Yep. This is basically the same poop that happens on the State level. When the fed passes a law, often state and local gov’ts mirror it. Most of this has been flagged for a crappy revenue generation scheme, but in reality it is supposed to (yeah) speed the process of prosecution by taking the already horrible delayed federal court/justice out of the mix and localizing it.

But the real and all too unfortunate problem of making Phishing illegal even at the fed-level is that a majority of it is non-domestic! It’s sort of like attempting to prosecute a Chinese company for US patent infringement. (oops…I’m sorry…was that out loud?) Symbolic at best.

John (profile) says:

How about education

Instead of spending money to make something that’s illegal even more illegal, how about spending that money on education?

How about creating commercials or programs that teach people not to fall for phishing and spam e-mails?
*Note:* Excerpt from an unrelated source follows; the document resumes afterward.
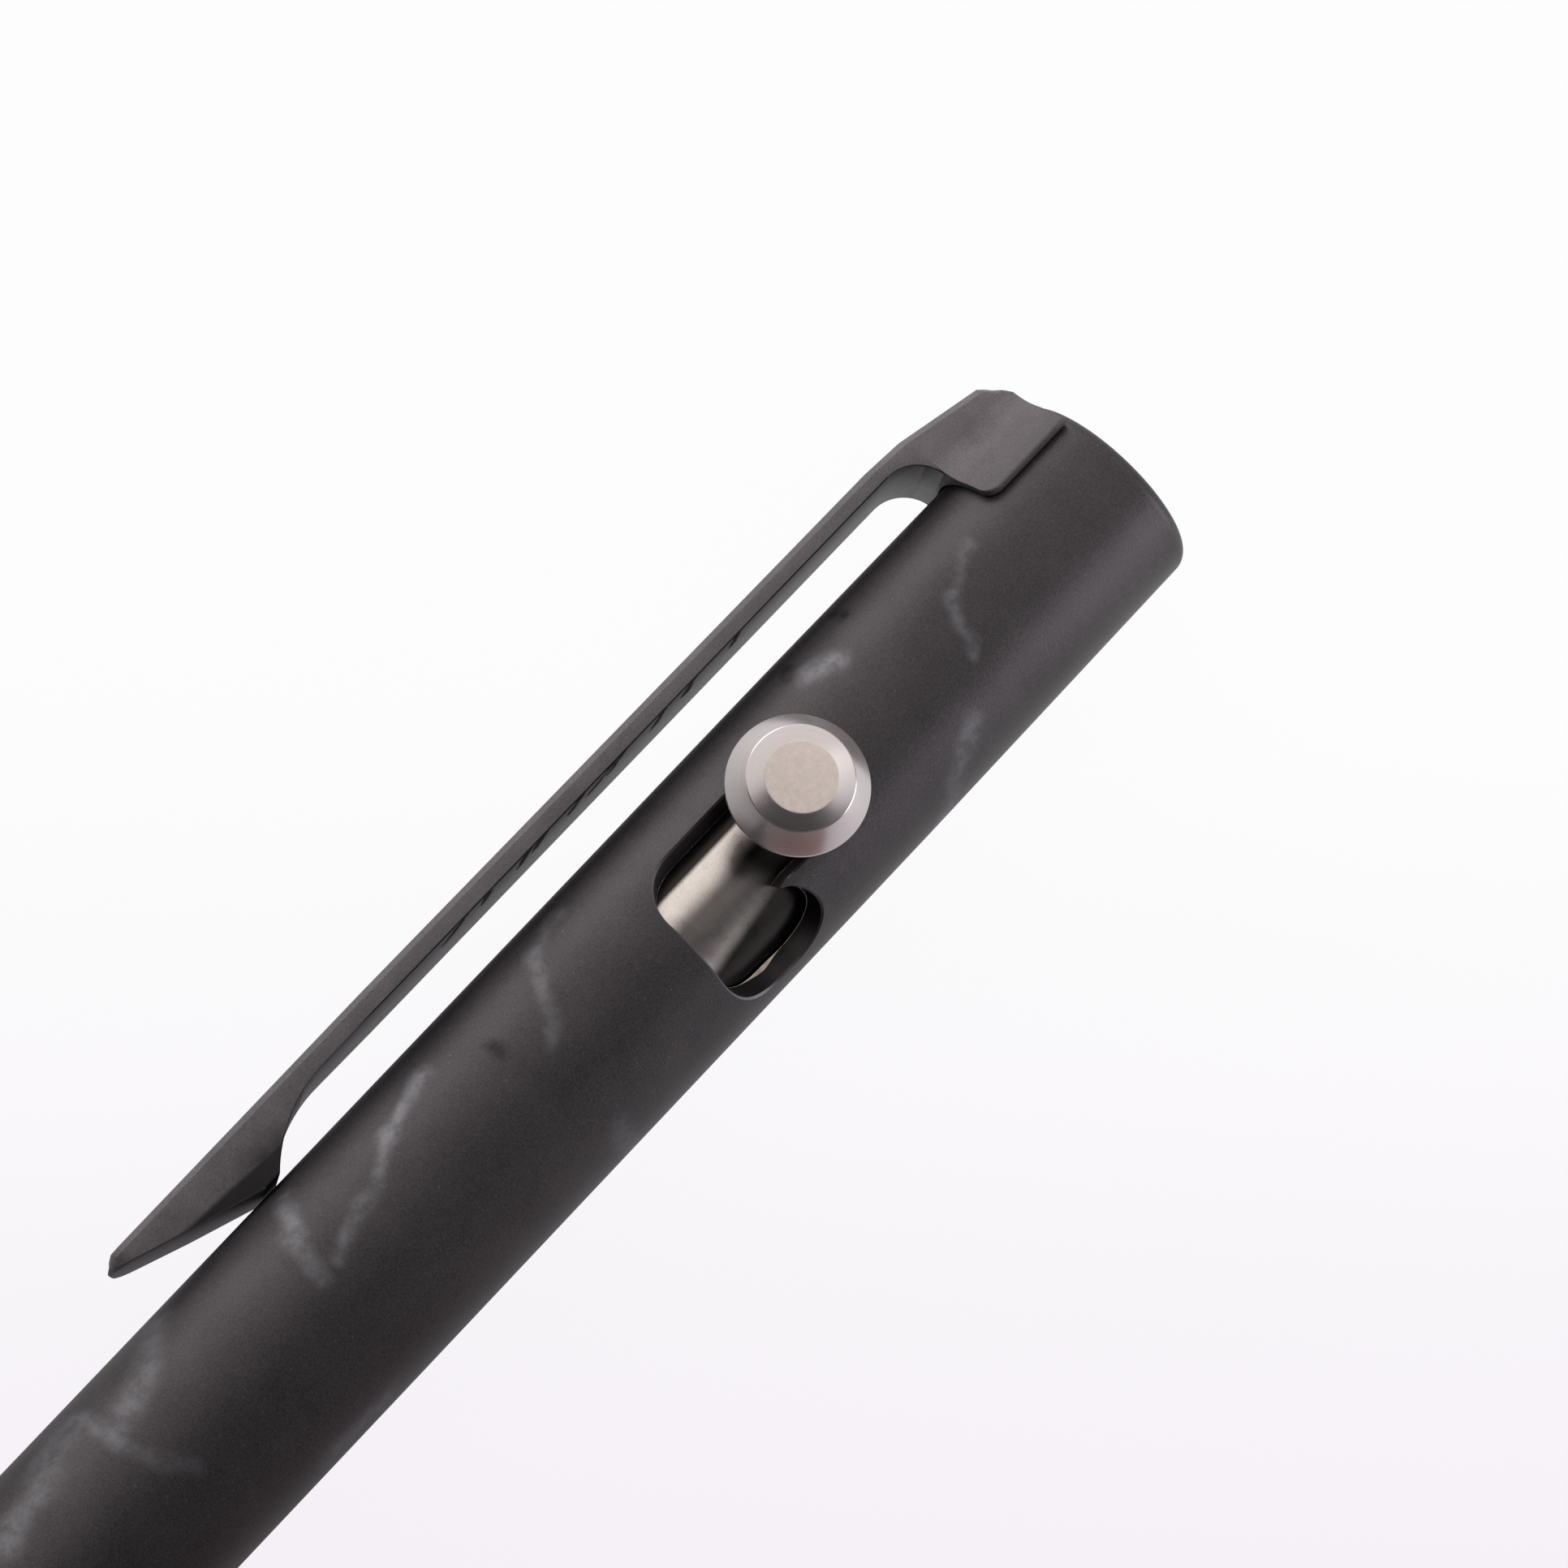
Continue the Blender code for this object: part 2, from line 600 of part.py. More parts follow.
def make_clip_screw():
    top = CLIP_SCREW_SEAT_HEIGHT + CLIP_SCREW_HEAD_HEIGHT
    bottom = CLIP_SCREW_SEAT_HEIGHT - CLIP_SCREW_DEPTH
    outline = [
        (0.0, top),
        (CLIP_SCREW_HEAD_RADIUS - EDGE_CHAMFER, top),
        (CLIP_SCREW_HEAD_RADIUS, top - EDGE_CHAMFER),
        (CLIP_SCREW_HEAD_RADIUS, CLIP_SCREW_SEAT_HEIGHT),
        (CLIP_SCREW_RADIUS, CLIP_SCREW_SEAT_HEIGHT),
        (CLIP_SCREW_RADIUS, bottom + EDGE_CHAMFER),
        (CLIP_SCREW_RADIUS - EDGE_CHAMFER, bottom),
        (0.0, bottom),
    ]
    screw = link_piece(turned_object("clip_screw", outline, SMALL_SEGMENTS), BLACK_STEEL)
    screw.location = (-CLIP_SCREW_FROM_TAIL, 0.0, 0.0)
    screw.rotation_euler = (-math.pi / 2, 0.0, 0.0)
    floor = top - SCREW_SOCKET_DEPTH
    rim = top + CUT_OVERRUN
    socket = cylinder_cutter("screw_socket", SCREW_SOCKET_RADIUS, floor, rim, SOCKET_SIDES)
    socket.location = screw.location
    socket.rotation_euler = screw.rotation_euler
    cut(screw, socket)
    return screw


# Slider, knob and the stud that joins them.

def at_knob(obj):
    obj.location = (-KNOB_FROM_TAIL, 0.0, 0.0)
    return obj


def make_slider():
    outline = [
        (0.0, SLIDER_FROM_TAIL),
        (SLIDER_RADIUS - SLIDER_CHAMFER, SLIDER_FROM_TAIL),
        (SLIDER_RADIUS, SLIDER_FROM_TAIL + SLIDER_CHAMFER),
        (SLIDER_RADIUS, SLIDER_FRONT - SLIDER_CHAMFER),
        (SLIDER_RADIUS - SLIDER_CHAMFER, SLIDER_FRONT),
        (CUP_RADIUS, SLIDER_FRONT),
        (CUP_RADIUS, CUP_FLOOR),
        (0.0, CUP_FLOOR),
    ]
    slider = link_piece(turned_along_pen("slider", outline), SATIN_TITANIUM)
    above = SLIDER_RADIUS + CUT_OVERRUN
    stud_bottom = KNOB_SEAT_HEIGHT - STUD_DEPTH_IN_SLIDER - SEAT_GAP
    seat_radius = STEM_RADIUS + RUNNING_GAP
    hole_radius = STUD_RADIUS + SCREW_GAP
    cut(slider, at_knob(cylinder_cutter("knob_seat", seat_radius, KNOB_SEAT_HEIGHT, above)))
    cut(slider, at_knob(cylinder_cutter("slider_hole", hole_radius, stud_bottom, above)))
    return slider


def make_knob():
    foot = KNOB_SEAT_HEIGHT + SEAT_GAP
    hole_radius = STUD_RADIUS + SCREW_GAP
    hole_top = STUD_TOP_HEIGHT + SEAT_GAP
    outline = [
        (0.0, KNOB_TOP_HEIGHT),
        (KNOB_TOP_RADIUS, KNOB_TOP_HEIGHT),
        (KNOB_SHOULDER_RADIUS, KNOB_SHOULDER_HEIGHT),
        (KNOB_RIM_RADIUS, KNOB_RIM_HEIGHT),
        (KNOB_RIM_RADIUS, KNOB_RIM_HEIGHT - KNOB_RIM_THICKNESS),
        (STEM_RADIUS, KNOB_UNDERCUT_HEIGHT),
        (STEM_RADIUS, foot),
        (hole_radius, foot),
        (hole_radius, hole_top),
        (0.0, hole_top),
    ]
    return link_piece(at_knob(turned_object("bolt_knob", outline, ROUND_SEGMENTS)), SATIN_TITANIUM)


def make_stud():
    bottom = KNOB_SEAT_HEIGHT - STUD_DEPTH_IN_SLIDER
    outline = [
        (0.0, STUD_TOP_HEIGHT),
        (STUD_RADIUS - EDGE_CHAMFER, STUD_TOP_HEIGHT),
        (STUD_RADIUS, STUD_TOP_HEIGHT - EDGE_CHAMFER),
        (STUD_RADIUS, bottom + EDGE_CHAMFER),
        (STUD_RADIUS - EDGE_CHAMFER, bottom),
        (0.0, bottom),
    ]
    return link_piece(at_knob(turned_object("bolt_stud", outline, SMALL_SEGMENTS)), BLACK_STEEL)


# Refill, from the spacer behind it to the ball.

def make_refill_spacer():
    start = CUP_FLOOR + SEAT_GAP
    end = start + SPACER_THICKNESS
    outline = [(0.0, start), (REFILL_RADIUS, start), (REFILL_RADIUS, end), (0.0, end)]
    return link_piece(turned_along_pen("refill_spacer", outline, SMALL_SEGMENTS), SEAL_RUBBER)


def make_refill_crown():
    front = REFILL_BACK + CROWN_LENGTH
    spigot_radius = REFILL_RADIUS - REFILL_WALL - INK_GAP
    spigot_end = front + CROWN_SPIGOT_LENGTH
    outline = [
        (CROWN_VENT_RADIUS, REFILL_BACK),
        (REFILL_RADIUS, REFILL_BACK),
        (REFILL_RADIUS, front),
        (spigot_radius, front),
        (spigot_radius, spigot_end),
        (CROWN_VENT_RADIUS, spigot_end),
    ]
    crown = link_piece(turned_along_pen("refill_crown", outline, SMALL_SEGMENTS), WHITE_PLASTIC)
    for notch in range(CROWN_NOTCHES // 2):
        cutter_mesh = bpy.data.meshes.new("crown_notch")
        box = bmesh.new()
        bmesh.ops.create_cube(box, size=1.0)
        box.to_mesh(cutter_mesh)
        box.free()
        cutter = link_cutter(bpy.data.objects.new(f"crown_notch_{notch + 1}", cutter_mesh))
        cutter.scale = (2 * CROWN_NOTCH_DEPTH, 4 * REFILL_RADIUS, CROWN_NOTCH_WIDTH)
        cutter.rotation_euler = (2 * math.pi * (notch + 0.5) / CROWN_NOTCHES, 0.0, 0.0)
        cutter.location = (-REFILL_BACK, 0.0, 0.0)
        cut(crown, cutter)
    return crown


def make_refill_tube():
    start = REFILL_BACK + CROWN_LENGTH + SEAT_GAP
    shoulder_end = REFILL_SHOULDER + SHOULDER_RUN
    neck_end = REFILL_SHOULDER + REFILL_NECK_LENGTH
    outline = [
        (REFILL_RADIUS - REFILL_WALL, start),
        (REFILL_RADIUS, start),
        (REFILL_RADIUS, REFILL_SHOULDER),
        (REFILL_NECK_RADIUS, shoulder_end),
        (REFILL_NECK_RADIUS, neck_end),
        (REFILL_NECK_RADIUS - REFILL_WALL, neck_end),
        (REFILL_NECK_RADIUS - REFILL_WALL, shoulder_end - REFILL_WALL),
        (REFILL_RADIUS - REFILL_WALL, REFILL_SHOULDER - REFILL_WALL),
    ]
    return link_piece(turned_along_pen("refill_tube", outline, SMALL_SEGMENTS), REFILL_STEEL)


def make_filling(name, start, length, material):
    """A length of what fills the refill's tube, from start towards the nose."""
    radius = REFILL_RADIUS - REFILL_WALL - INK_GAP
    end = start + length
    outline = [(0.0, start), (radius, start), (radius, end), (0.0, end)]
    return link_piece(turned_along_pen(name, outline, SMALL_SEGMENTS), material)


def make_refill_ink():
    return make_filling("refill_ink", INK_START, INK_LENGTH, BLACK_INK)


def make_ink_follower():
    return make_filling("ink_follower", FOLLOWER_START, FOLLOWER_LENGTH, CLEAR_GREASE)


def make_refill_point():
    neck_end = REFILL_SHOULDER + REFILL_NECK_LENGTH
    spigot_radius = REFILL_NECK_RADIUS - REFILL_WALL - INK_GAP
    lip = REFILL_FRONT - BALL_STANDOUT
    ball_centre = REFILL_FRONT - BALL_RADIUS
    seat_radius = BALL_RADIUS + BALL_GAP
    mouth_degrees = math.degrees(math.asin((lip - ball_centre) / seat_radius))
    outline = [
        (0.0, neck_end - POINT_SPIGOT_LENGTH),
        (spigot_radius, neck_end - POINT_SPIGOT_LENGTH),
        (spigot_radius, neck_end + SEAT_GAP),
        (POINT_RADIUS, neck_end + SEAT_GAP),
        (POINT_RADIUS, lip - POINT_CONE_LENGTH),
        (POINT_LIP_RADIUS, lip),
    ]
    outline += arc_points((0.0, ball_centre), seat_radius, mouth_degrees, -90)[:-1]
    outline.append((0.0, ball_centre - seat_radius))
    return link_piece(turned_along_pen("refill_point", outline, SMALL_SEGMENTS), BRASS)


def make_refill_ball():
    mesh = bpy.data.meshes.new("refill_ball")
    ball = bmesh.new()
    bmesh.ops.create_uvsphere(ball, u_segments=12, v_segments=8, radius=BALL_RADIUS)
    ball.to_mesh(mesh)
    ball.free()
    obj = link_piece(bpy.data.objects.new("refill_ball", mesh), CARBIDE)
    obj.location = (BALL_RADIUS - REFILL_FRONT, 0.0, 0.0)
    return obj


# Nose section and return spring.

def nose_taper():
    """The nose's outer curve, from the full radius in to the tip."""
    start = PEN_LENGTH - NOSE_TAPER_LENGTH
    points = []
    for step in range(NOSE_TAPER_STEPS + 1):
        share = step / NOSE_TAPER_STEPS
        drop = (BARREL_RADIUS - NOSE_TIP_RADIUS) * share ** NOSE_CURVE_POWER
        points.append((BARREL_RADIUS - drop, start + NOSE_TAPER_LENGTH * share))
    tip = points.pop()
    points.append((tip[0], tip[1] - NOSE_TIP_EDGE))
    points.append((tip[0] - NOSE_TIP_EDGE / 2, tip[1]))
    return points


def make_nose_section():
    land_radius = FRONT_BORE_RADIUS - RUNNING_GAP
    land_start = NOSE_SHOULDER - NECK_LAND_LENGTH
    spring_bore_start = REFILL_SHOULDER + PUSH_STROKE + SPRING_BORE_LEAD
    outline = [
        (NOSE_BORE_RADIUS, NECK_START),
        (NECK_RADIUS - EDGE_CHAMFER, NECK_START),
        (NECK_RADIUS, NECK_START + EDGE_CHAMFER),
        (NECK_RADIUS, land_start),
        (land_radius, land_start),
    ]
    outline += groove(land_radius, FRONT_BORE_RADIUS, NOSE_SEAL_FROM_TAIL)
    outline += [
        (land_radius, NOSE_SHOULDER),
        (BARREL_RADIUS - EDGE_CHAMFER, NOSE_SHOULDER),
        (BARREL_RADIUS, NOSE_SHOULDER + EDGE_CHAMFER),
    ]
    outline += nose_taper()
    outline += [
        (POINT_BORE_RADIUS, PEN_LENGTH),
        (POINT_BORE_RADIUS, SPRING_SEAT),
        (SPRING_BORE_RADIUS, SPRING_SEAT),
        (SPRING_BORE_RADIUS, spring_bore_start),
        (NOSE_BORE_RADIUS, spring_bore_start),
    ]
    nose = link_piece(turned_along_pen("nose_section", outline), BLACK_COAT)

    thread_length = THREAD_PITCH * THREAD_TURNS
    thread = helix_object(
        "nose_thread",
        NECK_RADIUS,
        THREAD_TURNS,
        thread_length,
        -NECK_START - THREAD_START_INSET - thread_length,
        THREAD_RIDGE_RADIUS,
        THREAD_POINTS_PER_TURN,
        0,
    )
    thread.rotation_euler = (0.0, math.pi / 2, 0.0)
    boolean(nose, link_cutter(as_mesh_object(thread)), "UNION")
    return nose


def make_return_spring():
    back = REFILL_SHOULDER + SHOULDER_RUN + SEAT_GAP + SPRING_WIRE_RADIUS
    front = SPRING_SEAT - SEAT_GAP - SPRING_WIRE_RADIUS
    spring = helix_object(
        "return_spring",
        SPRING_COIL_RADIUS,
        SPRING_TURNS,
        front - back,
        -front,
        SPRING_WIRE_RADIUS,
        SPRING_POINTS_PER_TURN,
        1,
    )
    spring.rotation_euler = (0.0, math.pi / 2, 0.0)
    gap = (front - back) / SPRING_TURNS - 2 * SPRING_WIRE_RADIUS
    print(f"return spring: least gap between turns {gap * 1000:.2f} mm")
    return link_piece(spring, SPRING_STEEL)


def carry(name, pieces):
    """An empty on the pen's axis that carries the pieces of one moving group."""
    empty = bpy.data.objects.new(name, None)
    PEN.objects.link(empty)
    for piece in pieces:
        piece.parent = empty
    return empty


make_barrel()
make_tail_plug()
make_seal("tail_o_ring", SLIDER_BORE_RADIUS, PLUG_SEAL_FROM_TAIL)
make_clip()
make_clip_screw()
carry("bolt_axis", [
    make_slider(),
    make_knob(),
    make_stud(),
    make_refill_spacer(),
    make_refill_crown(),
    make_refill_tube(),
    make_refill_ink(),
    make_ink_follower(),
    make_refill_point(),
    make_refill_ball(),
])
carry("nose_axis", [
    make_nose_section(),
    make_seal("nose_o_ring", FRONT_BORE_RADIUS, NOSE_SEAL_FROM_TAIL),
    make_return_spring(),
])
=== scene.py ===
import functools
import math

import bmesh
import bpy
from mathutils import Matrix, Vector, geometry


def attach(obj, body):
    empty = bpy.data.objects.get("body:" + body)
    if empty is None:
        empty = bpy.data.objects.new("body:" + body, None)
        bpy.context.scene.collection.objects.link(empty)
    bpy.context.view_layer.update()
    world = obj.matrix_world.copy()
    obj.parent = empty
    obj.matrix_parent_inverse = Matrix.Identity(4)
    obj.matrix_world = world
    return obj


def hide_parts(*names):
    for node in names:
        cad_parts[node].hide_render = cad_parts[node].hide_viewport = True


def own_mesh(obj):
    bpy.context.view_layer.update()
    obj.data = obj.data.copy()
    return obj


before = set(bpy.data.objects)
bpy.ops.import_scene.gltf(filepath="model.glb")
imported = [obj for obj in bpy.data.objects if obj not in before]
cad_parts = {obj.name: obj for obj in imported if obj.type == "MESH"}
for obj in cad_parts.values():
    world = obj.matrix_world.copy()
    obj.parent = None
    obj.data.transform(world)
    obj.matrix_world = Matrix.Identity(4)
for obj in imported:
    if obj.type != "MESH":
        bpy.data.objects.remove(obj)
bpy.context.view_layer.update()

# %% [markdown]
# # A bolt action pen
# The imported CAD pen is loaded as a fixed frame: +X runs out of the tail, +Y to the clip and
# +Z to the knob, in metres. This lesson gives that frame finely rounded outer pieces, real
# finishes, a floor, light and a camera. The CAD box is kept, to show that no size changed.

MM = 0.001


def new_object(name, data):
    made = bpy.data.objects.new(name, data)
    bpy.context.scene.collection.objects.link(made)
    return made


# %% [markdown]
# ## The camera
# The photograph looks almost square onto the pen, 15.2 degrees round towards the nose, from far
# away, with the pen running up to the right. These angles were fitted to the outlines of the
# barrel, clip and knob. Three unit vectors are enough to build the camera: one to the right,
# one up, and one from the pen back to the lens.

# %% Camera at the photograph's place
PHOTO_PIXELS = 1932
FOCAL_PIXELS = 12507.0
LENS_DISTANCE = 463.2 * MM
LOOKED_AT = Vector((-21.016, 1.150, 0.0)) * MM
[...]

The most effective way to stop spam is to stop the spammer’s income. They don’t care if their business is illegal in Country A or Country B, but they do care if no one’s buying their products of falling for their scams.
If no one replies to the phishing e-mails, the spammers will have to move onto some other scam… and the phishing e-mails stop.

KD says:

This isn't about phishing ...

I have a strong feeling that this bill isn’t about phishing at all — that’s just the cover. The real reason is to make it easier for the content mafia to locate the owner of a site doing something they don’t like.

If they just were trying to ensure that criminal investigations or civil lawsuits could track down a website owner, the most they would have to do is make the registrars responsible for verifying the identity of people registering a domain. If the identity were needed for a criminal investigation or civil lawsuit, a warrant or subpoena would be all that’s needed to get the information.

My conclusion: Phishing isn’t the target.